Ирина вспоминает, как ее наказывали, не разрешая выходить из комнаты или, наоборот, входить в дом, за то, что она забыла вытереть ноги и запачкала ковер. Ее оставляли до самой ночи в саду, и только отец осторожно прокрадывался в уголок, где она пряталась тихо, как мышка, и, не глядя ей в глаза, неуверенно шептал ей фальшивым голосом: «Ты, Иринел, будь в другой раз послушной. Ты же знаешь, что мама у нас нервная, но она тебя наказывает для твоей же пользы. Не плачь, доченька, перестань!» Папа целовал ее, торопливо засовывал в карман передничка несколько конфеток или фиг и тайком, испуганно убегал.
А переднички, в которые ее всегда наряжали в детстве, да и в юности, скромные до убогости платья, грубые чулки, широкие бесформенные туфли, в которых она ходила до самой свадьбы! Как она мечтала тогда о материнских нарядах и драгоценностях, о ее прогулках! Как завидовала величавым и непринужденным манерам матери, ходившей с видом человека, который знает, что все по праву принадлежит ему. А между тем Ирина боялась открыть рот, произнести хоть одно громкое слово, — так часто ее одергивала мать: «Ирина! Мы не в лесу!», «Ирина, ребенок должен вести себя скромно!» Таким скромным ребенком она и осталась до девятнадцати лет, когда вышла замуж. Несомненно, она и до сих пор ходила бы в старых девах со всеми ее передничками, косичками, «скромностью», с ее страхом перед людьми, с которыми она редко встречалась, если бы жизнь не изменилась до неузнаваемости: отец торопливо и предусмотрительно вышел на пенсию, Санду заявился к ним в дом покупать папину шубу, а мама, напуганная событиями, неожиданно отнеслась к замужеству Ирины равнодушно. Отец, с ужасом ожидавший всяческих неприятностей, обрадовался, что сможет обеспечить счастье дочери, выдав ее за человека с положением, по молодости лет не успевшего совершить ничего предосудительного до 23 августа[16]. А мама, быть может, даже обрадовалась, что уменьшатся хозяйственные расходы. Она отнеслась к этому браку с полным безразличием, разрешила папе поступать, как он находит нужным, но решительно отказалась наделить Ирину хоть каким-нибудь приданым: перевести на ее имя дом, что рядом с почтой, поделиться с ней запасами одежды, отрезами шерсти, кусками кожи, домашними вещами. Ирина получила всего несколько ковров, диван, на котором спала дома, и старый сервантик, давно выставленный на чердак. «Если он ее любит, пусть берет и так, — заявила Адина. — Весьма вероятно, что этот тип зарится на наше состояние и потому просит ее руки. Пусть сперва докажет, что он не действует из низменных, материальных побуждений. Поживем — увидим, тогда и решим».

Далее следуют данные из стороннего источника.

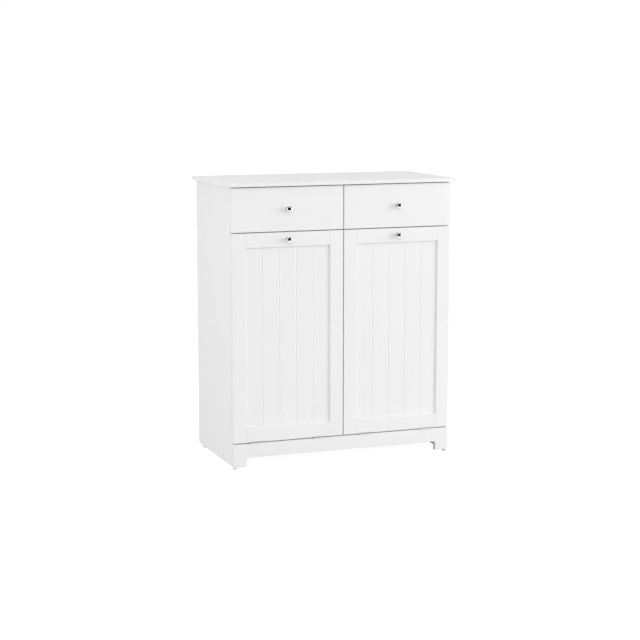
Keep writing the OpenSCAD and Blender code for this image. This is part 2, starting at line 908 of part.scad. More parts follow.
module door_rail(z0) {
    color(WHITE) difference() {
        union() {
            block([panel_in_x, 0, z0], [panel_out_x, front_t, z0 + rail_h]);
            intersection() {
                door_tenons(0);
                block([front_in, 0, z0], [front_out, front_t, z0 + rail_h]);
            }
        }
        frame_grooves();
        door_screws(hole_fit);
        barrel_notches();
        leaf_screws(1, hole_fit);
    }
}

// The panel floats in the grooves; V grooves divide its face into boards
module door_panel() {
    seat = frame_groove - panel_play;
    low = door_low + rail_h - seat;
    high = door_top - rail_h + seat;
    pitch = (panel_out_x - panel_in_x) / board_count;
    color(WHITE) difference() {
        block([panel_in_x - seat, panel_in, low], [panel_out_x + seat, panel_in + panel_t, high]);
        for (k = [1:board_count - 1])
            translate([panel_in_x + k * pitch, face_y + panel_in, low - cut])
                linear_extrude(high - low + 2 * cut)
                    polygon([[-vee_w / 2 * (vee_in + cut) / vee_in, -cut],
                             [vee_w / 2 * (vee_in + cut) / vee_in, -cut], [0, vee_in]]);
    }
}

// Bins: two side boards, a tie board, two rods and a bag

function on_arc(r, lean) = [r * sin(lean), r * cos(lean)];

// The slot in which the stop peg runs as the bin tilts
module peg_slot() {
    half_w = peg_d / 2 + slot_fit;
    far = 2 * peg_r;
    intersection() {
        difference() {
            circle(r = peg_r + half_w, $fn = arc_fn);
            circle(r = peg_r - half_w, $fn = arc_fn);
        }
        polygon([[0, 0], on_arc(far, peg_lean), on_arc(far, peg_lean + door_tilt / 2),
                 on_arc(far, slot_end_lean)]);
    }
    for (lean = [peg_lean, slot_end_lean]) translate(on_arc(peg_r, lean)) circle(r = half_w);
}

// Open notches in the top edge hold the rods
module rod_notch(y) {
    r = rod_d / 2 + rod_fit;
    translate([y, rod_z]) {
        circle(r = r);
        translate([-r, 0]) square([2 * r, rod_down + cut]);
    }
}

module bin_side(x0) {
    color(WHITE) difference() {
        across_bin(x0, x0 + wing_t)
            polygon([[front_t, wing_low], [wing_foot, wing_low], [wing_deep, wing_shoulder],
                     [wing_deep, wing_top], [front_t, wing_top]]);
        across_bin(x0 - cut, x0 + wing_t + cut) {
            peg_slot();
            for (y = rod_y) rod_notch(y);
        }
        door_screws(hole_fit);
    }
}

module bin_tie_board() {
    color(WHITE)
        block([wing_in + wing_t, wing_deep - tie_in - tie_t, axis_z + tie_up],
              [wing_out - wing_t, wing_deep - tie_in, axis_z + tie_up + tie_h]);
}

module bag_rods(fit) {
    for (y = rod_y)
        bar_x(wing_in, wing_out, y, axis_z + rod_z, rod_d + 2 * fit);
}

// A rectangle with round corners, from one corner to the other
module round_rect(low, high, r) {
    translate([low[0] + r, low[1]]) square([high[0] - low[0] - 2 * r, high[1] - low[1]]);
    translate([low[0], low[1] + r]) square([high[0] - low[0], high[1] - low[1] - 2 * r]);
    for (x = [low[0] + r, high[0] - r], y = [low[1] + r, high[1] - r]) translate([x, y]) circle(r = r);
}

// The body of the bag, drawn in by t from its outside and running past its mouth by over
module bag_body(t, over) {
    low = axis_z + bag_up + t;
    high = axis_z + rod_z + bag_rise + over;
    intersection() {
        translate([0, face_y, low]) linear_extrude(high - low)
            round_rect([bag_in + t, bag_front + t], [bag_out - t, bag_back - t], bag_r - t);
        across(bag_in, bag_out)
            round_rect([bag_front + t, low], [bag_back - t, high + bag_low_r], bag_low_r - t);
    }
}

// The hems are sleeves round the rods
module bag() {
    color(CLOTH) difference() {
        union() {
            difference() {
                bag_body(0, 0);
                bag_body(bag_t, cut);
            }
            for (y = rod_y)
                bar_x(bag_in + hem_in, bag_out - hem_in, y, axis_z + rod_z, 2 * hem_r);
        }
        bag_rods(rod_fit);
    }
}

// The nodes

top_panel();
left_side_panel();
right_side_panel();
centre_partition();
drawer_shelf();
bottom_panel();
rear_rail();
back_panel();
front_apron();
corner_blocks();
foot_glides();
carcass_dowels();
drawer_runners();
drawer_stops();
runner_screws();
back_pins();
magnet_catches();
stop_pegs();
hinge_fixed_leaves();
hinge_pins();
bay(LEFT) drawer_front();  // left_drawer_front
bay(LEFT) drawer_outer_side();  // left_drawer_outer_side
bay(LEFT) drawer_inner_side();  // left_drawer_inner_side
bay(LEFT) drawer_back();  // left_drawer_back
bay(LEFT) drawer_bottom();  // left_drawer_bottom
bay(LEFT) knob(drawer_knob_z);  // left_drawer_knob
bay(LEFT) drawer_fixings();  // left_drawer_fixings
bay(RIGHT) drawer_front();  // right_drawer_front
bay(RIGHT) drawer_outer_side();  // right_drawer_outer_side
bay(RIGHT) drawer_inner_side();  // right_drawer_inner_side
bay(RIGHT) drawer_back();  // right_drawer_back
bay(RIGHT) drawer_bottom();  // right_drawer_bottom
bay(RIGHT) knob(drawer_knob_z);  // right_drawer_knob
bay(RIGHT) drawer_fixings();  // right_drawer_fixings
bay(LEFT) door_stile(panel_out_x);  // left_door_outer_stile
bay(LEFT) door_stile(front_in);  // left_door_inner_stile
bay(LEFT) door_rail(door_top - rail_h);  // left_door_top_rail
bay(LEFT) door_rail(door_low);  // left_door_bottom_rail
bay(LEFT) door_panel();  // left_door_panel
bay(LEFT) door_hinge_leaves();  // left_door_hinge_leaves
bay(LEFT) knob(door_knob_z);  // left_door_knob
bay(LEFT) door_fixings();  // left_door_fixings
bay(LEFT) bin_side(wing_out - wing_t);  // left_bin_outer_side
bay(LEFT) bin_side(wing_in);  // left_bin_inner_side
bay(LEFT) bin_tie_board();  // left_bin_tie_board
bay(LEFT) color(TIMBER) bag_rods(0);  // left_bag_rods
bay(LEFT) bag();  // left_bag
bay(RIGHT) door_stile(panel_out_x);  // right_door_outer_stile
bay(RIGHT) door_stile(front_in);  // right_door_inner_stile
bay(RIGHT) door_rail(door_top - rail_h);  // right_door_top_rail
bay(RIGHT) door_rail(door_low);  // right_door_bottom_rail
bay(RIGHT) door_panel();  // right_door_panel
bay(RIGHT) door_hinge_leaves();  // right_door_hinge_leaves
bay(RIGHT) knob(door_knob_z);  // right_door_knob
bay(RIGHT) door_fixings();  // right_door_fixings
bay(RIGHT) bin_side(wing_out - wing_t);  // right_bin_outer_side
bay(RIGHT) bin_side(wing_in);  // right_bin_inner_side
bay(RIGHT) bin_tie_board();  // right_bin_tie_board
bay(RIGHT) color(TIMBER) bag_rods(0);  // right_bag_rods
bay(RIGHT) bag();  // right_bag
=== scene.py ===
import json
import math

import bmesh
import bpy
from mathutils import Matrix, Vector, noise


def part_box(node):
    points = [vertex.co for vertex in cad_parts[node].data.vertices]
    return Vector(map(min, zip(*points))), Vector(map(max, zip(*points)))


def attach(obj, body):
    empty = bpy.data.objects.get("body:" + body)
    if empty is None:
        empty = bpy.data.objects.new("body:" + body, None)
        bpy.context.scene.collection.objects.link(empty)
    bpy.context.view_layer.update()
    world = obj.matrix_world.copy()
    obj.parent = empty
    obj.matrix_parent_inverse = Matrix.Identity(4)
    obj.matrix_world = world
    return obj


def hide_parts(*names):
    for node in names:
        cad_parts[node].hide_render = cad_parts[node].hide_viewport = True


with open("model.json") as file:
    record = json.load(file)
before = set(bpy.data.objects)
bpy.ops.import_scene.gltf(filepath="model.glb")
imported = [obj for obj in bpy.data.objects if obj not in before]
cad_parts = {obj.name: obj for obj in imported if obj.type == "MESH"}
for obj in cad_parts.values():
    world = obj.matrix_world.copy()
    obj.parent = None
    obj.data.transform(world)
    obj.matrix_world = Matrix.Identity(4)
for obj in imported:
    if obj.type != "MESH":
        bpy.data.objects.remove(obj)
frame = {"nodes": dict(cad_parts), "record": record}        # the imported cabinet: a fixed frame that nothing here moves
scene = bpy.context.scene
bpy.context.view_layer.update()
record = frame["record"]
bodyOf = {node: body for body, nodes in record["behaviour"]["bodies"].items() for node in nodes}
slotOf = {part["node"]: part["material_slot"] for part in record["subparts"]}
mm = 0.001
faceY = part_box("left_door_inner_stile")[0].y        # front plane of the doors and drawers
print("frame loaded:", len(frame["nodes"]), "nodes")


# Node trees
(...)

Отец все время молчал и только подарил им свой письменный стол и золотые часы с цепочкой — вещи, купленные еще давно на заработанные им деньги.
Отчаянные крики вернули Ирину к действительности. Извиваясь как рыба, выброшенная на сушу, Нина пыталась вырвать свои черные локоны из крепко сжатых кулачков Туту. Ирина бросилась к детям и разняла их, но с большим трудом, потому что ручки Туту крепко, словно клешни рака, держали все, что схватывали.
— Она забрала мой вагон! — обозленно вопил Туту.
— Как так твой вагон, сыночек? Ведь поезд принадлежит вам обоим. Дядя врач подарил его обоим.
— Но мы его поделили, три вагона ей, три вагона мне! — не сдавался Туту. — Почему она забрала мой вагон?
— Потому что он мне нравится! — нежно прошептала Нина, не сводя с матери умоляющих, еще влажных глаз и прижимаясь, как кошечка, к ее ногам.
— Мой вагон тебе нравится? — заорал Туту, размахивая кулаками. Его голубые глаза яростно сверкали.
— Знаете что? Давайте поделим их еще раз, — попыталась Ирина помирить ребят. — Пусть каждый выберет те вагоны, которые ему нравятся, и так уж останется. Нина, доченька, очень некрасиво договариваться, а потом не держать слово.
— Но мне нравятся и голубые вагоны и зеленые! Они все мне нравятся! — прожурчала Нина, запрокидывая головку и очаровательно улыбаясь.
— Ну хорошо, мама вам завтра купит еще один поезд, — сдалась Ирина, — чтобы у каждого был свой поезд. Ну, как, довольны? А пока не деритесь и играйте этим. Хорошо?